Article 12 defines the term “State” as it applies to the provisions of this chapter. According to it, “the State” includes the Government (Executive) and the Parliament of India, the Government and the Legislature of each of the States, all local and other authorities within the territory of India or under the control of the Government of India. The definition is made so comprehensive that it includes every governmental authority, legislative or executive, Central, State or local, and the rights are guaranteed against violation by each one of these.
Article 13 has two important aspects. On the one hand, it invalidates all laws which were in force at the commencement of the Constitution in so far as they were inconsistent with the Fundamental Rights and to the extent of their inconsistency with those rights. On the other hand, it imposes a prohibition upon the State not to make any law which takes away or abridges the rights conferred by this chapter. The importance of this provision is that it makes express provision for judicial review of legislative enactments as to their conformity with the Constitution.
Article 33 gives the power to Parliament to suitably modify the Fundamental Rights so as to apply them to the members of the Armed Forces or Forces charged with the maintenance of public order, with a view to ensuring the proper discharge of their duties and the maintenance of discipline among them.
Article 34 deals with the restriction of Fundamental Rights when any area comes under martial law. If the right to life and personal liberty cannot be violated except according to procedure established by law, the application of martial law might become impossible in the country and it would be impossible for the State to restore order quickly in an area which has become rebellious, riotous or in any other way disorderly. Therefore, it was thought necessary to make a special provision to permit any act proclaimed by the Commander-in-Chief of the area where martial law prevails, as an offence to be reckoned under the established law.
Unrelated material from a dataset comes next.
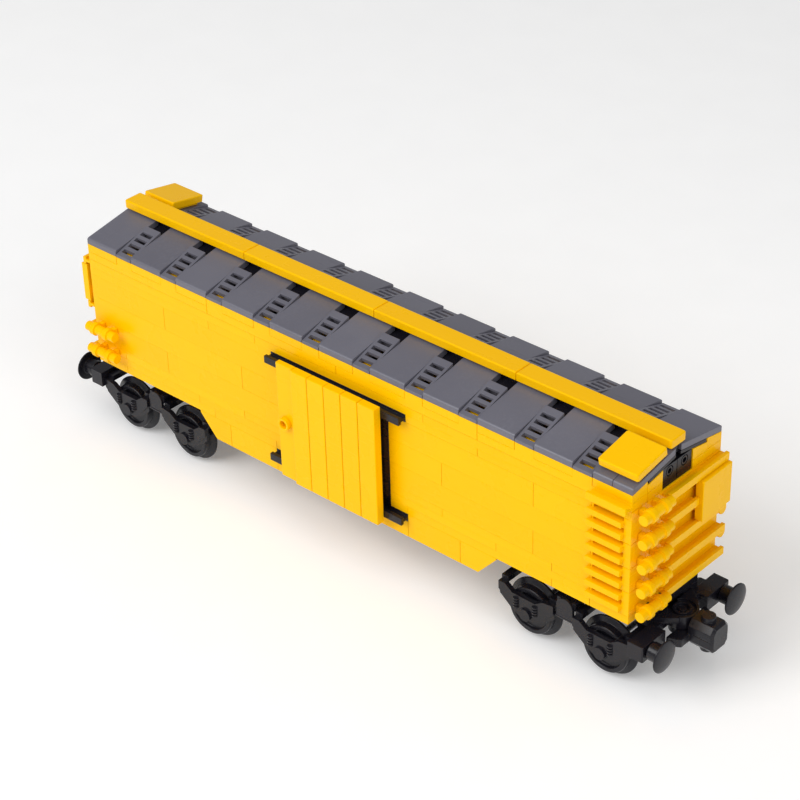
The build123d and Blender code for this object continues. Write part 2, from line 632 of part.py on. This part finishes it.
def coupler():
    """Fan-shaped swivel arm with the closed housing of the magnet."""
    arm = rod("Z", 10.9, ARM_Z0, ARM_Z1, COUPLER_X, 0)
    arm &= block(COUPLER_X + 1.5, COUPLER_BACK_X + 0.5, -11, 11, ARM_Z0, ARM_Z1)
    arm += rod("Z", 4.5, ARM_Z0, ARM_Z1, COUPLER_X, 0)
    arm -= rod("Z", 1.5 + RUNNING_GAP, ARM_Z0 - 1, ARM_Z1 + 1, COUPLER_X, 0)
    half_width = 4.8
    flat = 3.0
    flank = 2.9
    outline = [(-flat, -HEAD_HALF), (flat, -HEAD_HALF), (half_width, -flank), (half_width, flank),
               (flat, HEAD_HALF), (-flat, HEAD_HALF), (-half_width, flank), (-half_width, -flank)]
    head = profile_x([(y, COUPLER_Z + z) for y, z in outline], COUPLER_BACK_X, COUPLER_FRONT_X)
    head = chamfer(head.faces().sort_by(Axis.X)[-1].edges(), 0.9)
    seam = block(COUPLER_BACK_X + 2, 60, -10, 10, COUPLER_Z - 0.15, COUPLER_Z + 0.15)
    core = block(COUPLER_BACK_X, COUPLER_FRONT_X, -4.5, 4.5, COUPLER_Z - 1, COUPLER_Z + 1)
    head -= seam - core
    stud_x = COUPLER_BACK_X + 4.7
    top = COUPLER_Z + HEAD_HALF
    foot = COUPLER_Z - HEAD_HALF
    body = arm + head
    body += rod("Z", 2.45, top - TINY, top + STUD_H, stud_x, 0)
    body += rod("Z", 2.45, foot - STUD_H, foot + TINY, stud_x, 0)
    back = COUPLER_FRONT_X - MAGNET_COVER - MAGNET_THICK
    body -= rod("X", MAGNET_R, back, back + MAGNET_THICK, 0, COUPLER_Z)
    return [body]


def magnet():
    """Round magnet closed inside the coupler's housing."""
    back = COUPLER_FRONT_X - MAGNET_COVER - MAGNET_THICK
    return [rod("X", MAGNET_R, back, back + MAGNET_THICK, 0, COUPLER_Z)]


# ---- nodes ----
SIDE_NODES = {
    "sill": sill, "wall_lower": wall_lower, "wall_upper": wall_upper, "eave": eave,
    "ladder": ladder, "side_grabs": side_grabs, "door_rails": door_rails,
    "door_strips": door_strips, "door_shoe": door_shoe, "door_ring": door_ring,
    "roof_slabs": roof_slabs, "roof_grilles": roof_grilles, "roof_hatch": roof_hatch,
}
END_NODES = {
    "end_wall": end_wall, "end_rails": end_rails, "end_handles": end_handles,
    "end_panel": end_panel, "end_vents": end_vents,
}
WHOLE_NODES = {
    "floor_deck": floor_deck, "pivot_pins": pivot_pins, "door_jambs": door_jambs,
    "roof_frame": roof_frame, "running_board": running_board,
}
BOGIE_NODES = {
    "bogie_plate": bogie_plate, "wheel_holders": wheel_holders, "buffer_beam": buffer_beam,
    "coupler": coupler, "magnet": magnet,
    "wheels_inner": lambda: wheels(-AXLE_X), "axle_inner": lambda: axle(-AXLE_X),
    "wheels_outer": lambda: wheels(AXLE_X), "axle_outer": lambda: axle(AXLE_X),
}


def save(name, shapes):
    export_step(Compound(children=list(shapes)), os.path.join("parts", name + ".step"))


os.makedirs("parts", exist_ok=True)
for name, make in WHOLE_NODES.items():
    save(name, make())
for name, make in SIDE_NODES.items():
    shapes = make()
    save(name + "_near", shapes)
    save(name + "_far", turned(shapes))
for name, make in END_NODES.items():
    shapes = make()
    save(name + "_front", shapes)
    save(name + "_rear", turned(shapes))
for name, make in BOGIE_NODES.items():
    shapes = [Pos(BOGIE_X, 0, 0) * shape for shape in make()]
    save(name + "_front", shapes)
    save(name + "_rear", turned(shapes))
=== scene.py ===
import json
import math
import bpy
import bmesh
from mathutils import Matrix, Vector


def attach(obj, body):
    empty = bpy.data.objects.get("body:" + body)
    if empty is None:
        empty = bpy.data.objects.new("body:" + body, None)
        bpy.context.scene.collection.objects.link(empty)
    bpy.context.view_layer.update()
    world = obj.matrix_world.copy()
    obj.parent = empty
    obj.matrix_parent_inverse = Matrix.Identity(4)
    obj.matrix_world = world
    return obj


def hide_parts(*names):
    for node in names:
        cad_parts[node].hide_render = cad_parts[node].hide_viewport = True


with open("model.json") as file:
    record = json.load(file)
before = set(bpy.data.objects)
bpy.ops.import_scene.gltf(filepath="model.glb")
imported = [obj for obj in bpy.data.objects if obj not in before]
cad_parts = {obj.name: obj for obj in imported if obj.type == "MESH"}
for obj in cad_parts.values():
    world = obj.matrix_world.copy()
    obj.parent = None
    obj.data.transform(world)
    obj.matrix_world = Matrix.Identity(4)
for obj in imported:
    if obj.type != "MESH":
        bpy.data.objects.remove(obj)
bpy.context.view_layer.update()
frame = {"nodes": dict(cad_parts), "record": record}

MM = 0.001

# ---- mesh work ----
WELD = 0.001 * MM                 # points are matched to this step
MIDDLE_BAND = 1.0 * MM            # points this near to a solid's middle aren't drawn in
FLAT_ANGLE = math.radians(0.6)    # triangles nearer to one plane than this are merged
SHARP_ANGLE = math.radians(34)    # edges sharper than this are rounded
ROUNDING_STEPS = 2                # faces across a rounded edge
NORMAL_WEIGHT = 80                # how much large faces lead the shading of the edges beside them

# ---- edge radius of each kind of node, millimetres ----
EDGE_RADIUS = {
    "roof_slabs": 0.22, "running_board": 0.12, "roof_hatch": 0.12, "roof_grilles": 0.16,
    "wheels_inner": 0.18, "wheels_outer": 0.18, "axle_inner": 0.12, "axle_outer": 0.12,
    "magnet": 0.2, "buffer_beam": 0.2, "coupler": 0.22, "wheel_holders": 0.16,
    "end_handles": 0.2, "side_grabs": 0.2, "door_ring": 0.2, "ladder": 0.18,
}
DEFAULT_RADIUS = 0.12

# ---- gap left on each side of a brick along X, Y and Z, millimetres ----
SEAMS = {
    "wall_lower": (0.07, 0.05, 0.01), "wall_upper": (0.07, 0.05, 0.01), "eave": (0.08, 0.0, 0.08),
    "sill": (0.07, 0.0, 0.03), "ladder": (0.05, 0.0, 0.05), "end_wall": (0.0, 0.05, 0.05),
    "running_board": (0.06, 0.0, 0.0), "door_jambs": (0.04, 0.0, 0.05), "end_vents": (0.0, 0.05, 0.04),
}
NO_SEAM = (0.0, 0.0, 0.0)

# ---- scale of each noise in the materials, per metre ----
FLOW_SCALE = 60                   # flow marks of a moulding
BLOTCH_SCALE = 900                # fine breaks in the dust
DUST_SCALE = 45
SCRATCH_SCALE = 220
PEEL_SCALE = 1500                 # orange peel
SMUDGE_SCALE = 300                # smudges on metal
FLOOR_SCALE = 40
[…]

Similarly, the procedure prescribed by him shall be the procedure deemed to have been established by law. Parliament is given exclusive power also for prescribing punishment for those acts which are declared to be offences under the chapter on Fundamental Rights. The Constitution, in express terms, prohibits the State from passing any law with respect to these items. The purpose of these provisions is clearly to establish uniform standards for the whole country as these are subjects which, if handled by the States, would create different standards which would be detrimental to the ideals of single citizenship and national unity that the Constitution aims to establish.